Fukuyama obviously confuses Schumpeter with Oskar Lange

On Fri, May 13, 2011 at 8:20 AM, Jim Devine <[email protected]> wrote:

> at
> http://www.nytimes.com/2011/05/08/books/review/f-a-hayek-big-government-skeptic.html
> ,
> Francis Fukuyama writes:
> >Hayek’s skepticism about the effects of “big government” are rooted in an
> epistemological observation summarized in a 1945 article called “The Uses of
> Knowledge in Society.” There he argued that most of the knowledge in a
> modern economy was local in nature, and hence unavailable to central
> planners. The brilliance of a market economy was that it allocated resources
> through the decentralized decisions of a myriad of buyers and sellers who
> interacted on the basis of their own particular knowledge. The market was a
> form of “spontaneous order,” which was far superior to planned societies
> based on the hubris of Cartesian rationalism. He and his fellow Austrian
> Ludwig von Mises used this argument against Joseph Schumpeter in a famous
> debate in the 1930s and ’40s over whether socialism or capitalism offered a
> more efficient economic system. In hindsight, Hayek clearly emerged the
> winner. <
>
> does anyone know anything about this "famous debate"?
>
> BTW, Hayek's theory is clearly wrong if it says that "most of the
> knowledge in a modern economy was local in nature." Individuals --
> including individual firms -- clearly know much more about the
> benefits and costs that affect them as individuals alone than do
> "central planners." But they have limited knowledge of externalities
> (how their actions impose costs on other people, etc.) and hardly any
> knowledge at all about macro-level effects of their actions (as with
> global warming or macroeconomic demand failure).

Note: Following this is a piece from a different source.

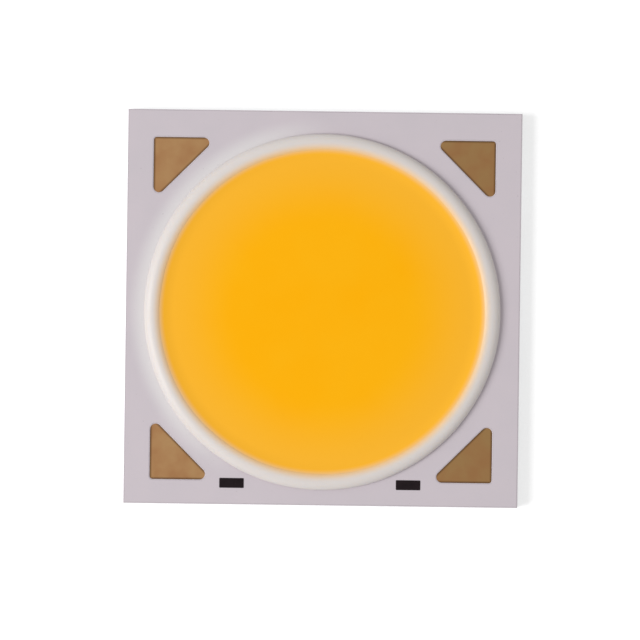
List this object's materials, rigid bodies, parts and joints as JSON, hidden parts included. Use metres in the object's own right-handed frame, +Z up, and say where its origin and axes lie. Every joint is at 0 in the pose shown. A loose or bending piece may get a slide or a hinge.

Even if they do know
> these things, the individualized incentives (profit-grubbing) of a
> capitalist economy encourage them to externalize as many of their
> individual costs as possible (dumping them on others) and internalize
> as many external benefits as possible.
>
> BTW2, can someone explain how there can be a "spontaneous order" in a
> market without the state using coercion to enforce (some) property
> rights?
> --
> Jim Devine / "Segui il tuo corso, e lascia dir le genti." (Go your own
> way and let people talk.) -- Karl, paraphrasing Dante.